Geçen yıl Bratislava’da gerçekleştirilen kongrede O.R.F. Genetics firmasına verilen “En İyi Biyoteknoloji Ürünü” ödülü bu sene de sahibini buldu. İspanya merkezli biyoteknoloji firması BIOPOLIS, çölyak hastaları için geliştirdiği ürün ile ödüle layık görüldü. Ayrıca kongre boyunca sunulan 300’e yakın poster sunumu ve 80’e yakın sözlü sunum arasından seçilenlere 1.lik 2.lik ve 3.lük ödülleri verildi.

Türkiye Biyoteknoloji Alanında Nerede?

Türkiye şu an G20 ülkeleri arasında yer almasına rağmen biyoteknoloji alanında ilk 20 ülke arasında yer almamaktadır. Bugünkü koşullarda biyoteknoloji sektörünün lokomotifi konumunda bulunan ilaç endüstrisine ülkemizin ayırdığı meblağ 500 – 600 milyon dolar civarındadır. Biyoteknolojiye ayırdığı miktar ise 3,5 milyar dolar düzeyindedir. Avrupa için bu miktar 100 milyar dolar, dünya lideri Amerika için ise 600 milyar dolar civarındadır. Gelişmekte olan ülkeler arasında bulunan ve ülkemiz ile kıyaslanabilir bir ülke olan Brezilya Biyoteknoloji sektörüne yıllık 18 milyar dolar para harcamaktadır.

Türkiye coğrafik olarak avantajlı bir konuma sahiptir. İlk olarak Avrupa, Asya ve Afrika’nın kavşak bölgesidir. İkincisi çevresindeki ülkeler gelişmemiş ülkelerden oluşmaktadır.

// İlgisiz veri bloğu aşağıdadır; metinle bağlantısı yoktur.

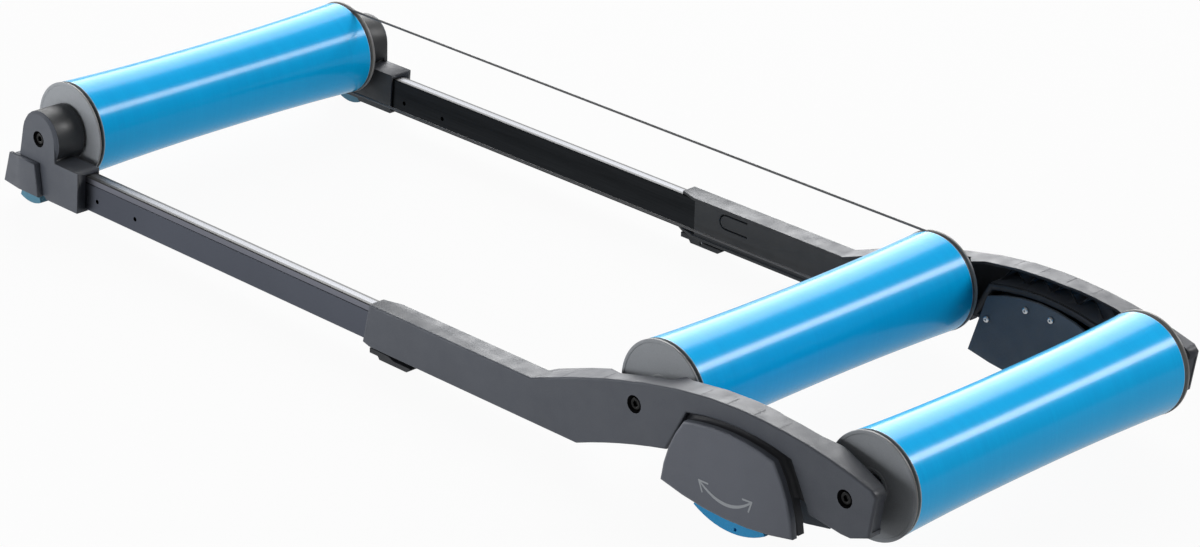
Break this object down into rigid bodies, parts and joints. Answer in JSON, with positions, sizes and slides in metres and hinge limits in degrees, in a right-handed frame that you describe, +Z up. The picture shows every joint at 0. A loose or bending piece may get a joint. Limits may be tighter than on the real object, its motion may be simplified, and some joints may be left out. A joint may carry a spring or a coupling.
{
  "type": "bicycle rollers",
  "caption": "Bicycle training rollers: waisted drums in a frame that slides together, with a drive belt and rocking feet that let the whole frame move fore and aft.",
  "frame": {"origin": "on the floor, under the middle of the object's box", "axes": "+X forward, in the direction that the bicycle faces, +Y to the rider's left, +Z up"},
  "size_m": [1.2748, 0.5, 0.1342],
  "materials": {
    "frame": "fine-grained moulded plastic, mid grey",
    "foot_cover": "fine-grained moulded plastic, mid grey",
    "foot_inside": "fine-grained moulded plastic, dark grey",
    "lever": "moulded plastic, near black",
    "rocker": "satin moulded plastic, blue",
    "drum": "glossy blue anodised, turned",
    "roller_cap": "moulded plastic, warm light grey",
    "rail": "satin anodised extrusion, grey",
    "steel": "bright zinc-plated or ground steel",
    "belt": "round elastic belt, dark grey"
  },
  "bodies": {
    "rear_half": {"left_side_frame": "frame", "right_side_frame": "frame", "left_rear_foot_cover": "foot_cover", "right_rear_foot_cover": "foot_cover", "left_rear_foot_housing": "foot_inside", "right_rear_foot_housing": "foot_inside", "left_rear_foot_plate": "foot_inside", "right_rear_foot_plate": "foot_inside", "left_rear_foot_pin": "steel", "right_rear_foot_pin": "steel", "left_rear_foot_screw_1": "steel", "right_rear_foot_screw_1": "steel", "left_rear_foot_screw_2": "steel", "right_rear_foot_screw_2": "steel", "left_rear_foot_screw_3": "steel", "right_rear_foot_screw_3": "steel", "left_release_lever_pin": "steel", "right_release_lever_pin": "steel", "rear_axle": "steel", "middle_axle": "steel", "left_rear_axle_bolt": "steel", "right_rear_axle_bolt": "steel", "left_middle_axle_bolt": "steel", "right_middle_axle_bolt": "steel", "drive_belt": "belt"},
    "front_half": {"left_rail": "rail", "right_rail": "rail", "left_rail_shoe": "lever", "right_rail_shoe": "lever", "left_front_bracket": "frame", "right_front_bracket": "frame", "left_front_foot_cover": "foot_cover", "right_front_foot_cover": "foot_cover", "left_front_foot_pin": "steel", "right_front_foot_pin": "steel", "front_axle": "steel", "left_front_axle_bolt": "steel", "right_front_axle_bolt": "steel"},
    "rear_roller": {"rear_roller_drum": "drum", "left_rear_roller_cap": "roller_cap", "right_rear_roller_cap": "roller_cap", "left_rear_roller_bearing": "steel", "right_rear_roller_bearing": "steel"},
    "middle_roller": {"middle_roller_drum": "drum", "left_middle_roller_cap": "roller_cap", "right_middle_roller_cap": "roller_cap", "left_middle_roller_bearing": "steel", "right_middle_roller_bearing": "steel"},
    "front_roller": {"front_roller_drum": "drum", "left_front_roller_cap": "roller_cap", "right_front_roller_cap": "roller_cap", "left_front_roller_bearing": "steel", "right_front_roller_bearing": "steel"},
    "left_rear_rocker": {"left_rear_rocker": "rocker"},
    "left_front_rocker": {"left_front_rocker": "rocker"},
    "left_release_lever": {"left_release_lever": "lever"},
    "right_rear_rocker": {"right_rear_rocker": "rocker"},
    "right_front_rocker": {"right_front_rocker": "rocker"},
    "right_release_lever": {"right_release_lever": "lever"}
  },
  "joints": [
    {"name": "frame_slide", "type": "slide", "parent": "rear_half", "child": "front_half", "axis": [1, 0, 0], "range_m": [-0.452, 0], "deforming": ["drive_belt"]},
    {"name": "rear_roller_spin", "type": "hinge", "parent": "rear_half", "child": "rear_roller", "pos_m": [-0.58415, 0, 0.081], "axis": [0, 1, 0], "continuous": true},
    {"name": "middle_roller_spin", "type": "hinge", "parent": "rear_half", "child": "middle_roller", "pos_m": [-0.32015, 0, 0.081], "axis": [0, 1, 0], "continuous": true},
    {"name": "front_roller_spin", "type": "hinge", "parent": "front_half", "child": "front_roller", "pos_m": [0.57785, 0, 0.081], "axis": [0, 1, 0], "continuous": true},
    {"name": "left_rear_rocker_hinge", "type": "hinge", "parent": "rear_half", "child": "left_rear_rocker", "pos_m": [-0.45215, 0.2381, 0.064], "axis": [0, 1, 0], "range_deg": [-12, 12]},
    {"name": "right_rear_rocker_hinge", "type": "hinge", "parent": "rear_half", "child": "right_rear_rocker", "pos_m": [-0.45215, -0.2381, 0.064], "axis": [0, 1, 0], "range_deg": [-12, 12]},
    {"name": "left_front_rocker_hinge", "type": "hinge", "parent": "front_half", "child": "left_front_rocker", "pos_m": [0.59985, 0.233, 0.033], "axis": [0, 1, 0], "range_deg": [-23, 23]},
    {"name": "right_front_rocker_hinge", "type": "hinge", "parent": "front_half", "child": "right_front_rocker", "pos_m": [0.59985, -0.233, 0.033], "axis": [0, 1, 0], "range_deg": [-23, 23]},
    {"name": "left_release_lever_hinge", "type": "hinge", "parent": "rear_half", "child": "left_release_lever", "pos_m": [0.01985, 0.22535, 0.0082], "axis": [0, 1, 0], "range_deg": [0, 5], "stiffness_Nm_per_rad": 1, "springref_deg": -17.19},
    {"name": "right_release_lever_hinge", "type": "hinge", "parent": "rear_half", "child": "right_release_lever", "pos_m": [0.01985, -0.22535, 0.0082], "axis": [0, 1, 0], "range_deg": [0, 5], "stiffness_Nm_per_rad": 1, "springref_deg": -17.19}
  ],
  "couplings": [
    {"joint": "front_roller_spin", "follows": "middle_roller_spin", "ratio": 1}
  ]
}
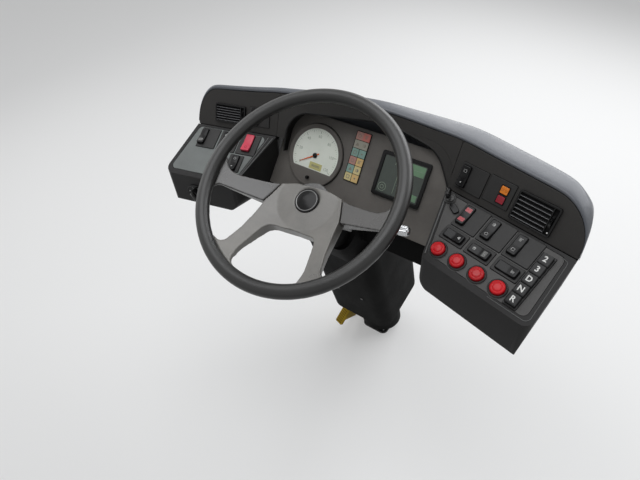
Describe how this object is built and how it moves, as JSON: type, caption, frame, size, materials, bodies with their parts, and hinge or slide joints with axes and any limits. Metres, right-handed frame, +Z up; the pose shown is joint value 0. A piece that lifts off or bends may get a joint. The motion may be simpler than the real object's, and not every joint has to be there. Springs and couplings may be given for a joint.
{
  "type": "bus driver's dashboard with steering wheel and column",
  "caption": "Wrap-around bus driver's dashboard with turned wings, recessed instruments, switch rows and a spoked steering wheel on a tilting, telescopic column.",
  "frame": {"origin": "centre of the column's foot plate, on its lower face, where it stands on the cab floor", "axes": "+X to the vehicle's right, +Y to its front, +Z up"},
  "size_m": [0.9261, 0.6564, 0.9816],
  "materials": {
    "column_metal": "satin black paint",
    "pin_steel": "bare steel",
    "cover_plastic": "dark grained plastic",
    "housing_plastic": "dark grey grained plastic",
    "cowl_plastic": "smooth dark grey plastic",
    "shelf_plastic": "grey grained plastic",
    "black_plastic": "black plastic",
    "dial_face": "pale green printed dial",
    "screen": "dark green-grey screen",
    "red_plastic": "translucent red",
    "lamp_plastic": "dark plate with an orange and a red lens",
    "ring_grey": "grey plastic",
    "lock_metal": "polished",
    "rim_plastic": "black soft plastic, satin",
    "spoke_plastic": "dark grey satin plastic with a fine grain",
    "pad_plastic": "mid grey satin plastic with a fine grain",
    "yellow_plastic": "ribbed yellow plastic",
    "badge_plastic": "black, blank"
  },
  "bodies": {
    "foot": {"foot_plate": "column_metal", "pivot_pin": "pin_steel", "release_pedal": "yellow_plastic"},
    "lower_column": {"lower_tube": "column_metal", "lower_shroud": "cover_plastic"},
    "console": {"upper_tube": "pin_steel", "upper_shroud": "cover_plastic", "column_head": "column_metal", "head_cover": "cover_plastic", "support_beam": "column_metal", "lever": "black_plastic", "lever_tip": "lock_metal", "cowl": "cowl_plastic", "face_centre": "housing_plastic", "face_left": "housing_plastic", "face_right": "housing_plastic", "shelf_left": "shelf_plastic", "shelf_right": "shelf_plastic", "tray_left": "housing_plastic", "tray_right": "housing_plastic", "cluster_hood": "housing_plastic", "instrument_panel": "housing_plastic", "lower_panel": "housing_plastic", "speedometer_bezel": "black_plastic", "speedometer_dial": "dial_face", "trip_knob": "black_plastic", "lamp_block": "black_plastic", "display_bezel": "black_plastic", "display_screen": "screen", "vent_left": "black_plastic", "vent_right": "black_plastic", "headlamp_switch": "black_plastic", "rocker_plates_left": "housing_plastic", "rockers_left": "black_plastic", "hazard_rocker": "red_plastic", "rocker_plates_right": "housing_plastic", "rockers_right": "black_plastic", "indicator_lamps": "lamp_plastic", "key_lock": "lock_metal", "ignition_key": "black_plastic", "red_button_rings": "ring_grey", "red_buttons": "red_plastic", "gear_strip": "housing_plastic", "gear_keys": "black_plastic"},
    "wheel": {"wheel_rim": "rim_plastic", "wheel_spokes": "spoke_plastic", "hub_pad": "pad_plastic", "wheel_badge": "badge_plastic", "steering_shaft": "pin_steel"}
  },
  "joints": [
    {"name": "column_tilt", "type": "hinge", "parent": "foot", "child": "lower_column", "pos_m": [0, 0, 0.06], "axis": [1, 0, 0], "range_deg": [-4, 6]},
    {"name": "column_height", "type": "slide", "parent": "lower_column", "child": "console", "axis": [0, -0.2756, 0.9613], "range_m": [0, 0.06]},
    {"name": "steering", "type": "hinge", "parent": "console", "child": "wheel", "pos_m": [0, -0.376, 0.867], "axis": [0, -0.4756, 0.8796], "range_deg": [-900, 900]}
  ]
}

Bu münasebetle geliştirilecek ürünlerin yukarıda bahsedilen bölgeler dağıtımı milli gelire kısa vadede büyük katkı sağlayacaktır. Türkiye’nin coğrafik konumunun bir diğer avantajı da 4 mevsimin yaşanması ve buna bağlı ortaya çıkan bitki çeşitliliğidir. Doğru stratejilerle ülkemizin coğrafik özellikleri tarım ve hayvancılık biyoteknolojisi ile birleştirildiğinde gelişim kaçınılmaz olacaktır.

Bizim yapmamız gereken biyoteknoloji Türkiye için gelecek 10 yıllarda en önemli alternatif sektörlerden biri olmalıdır. Bu süreçte yapılması gereken basamakları 3 ana grupta toplayabiliriz. Eğitim, araştırma ve ürüne dönüştürme. Eğitim için rekabetçi, yeniliğe yatkın, altyapılı üniversitelerin kurulması ve mevcut üniversitelerin araştırma kabiliyetlerinin artırılması ve bu üniversitelerde biyoteknolojinin çeşitli alanlarına yönelik bölümler açılması gereklidir. Bu alanda araştırma merkezleri kurulmalı ve özel teşebbüsü destekleyici yaklaşımlar ortaya koyarak ürünler ortaya çıkarılmalıdır. Son olarak da bu araştırmalardan ortaya çıkan ürünleri sanayi işbirliği ile üretime geçirmeli ve ülkemiz için fayda sağlayabilecek seviyeye getirmeliyiz. Biyoteknoloji alanındaki bu gelişim ister istemez ülkenin dinamik nüfusunun ve yetişmiş elemanlarının istihdamında da önemli rol oynayacaktır.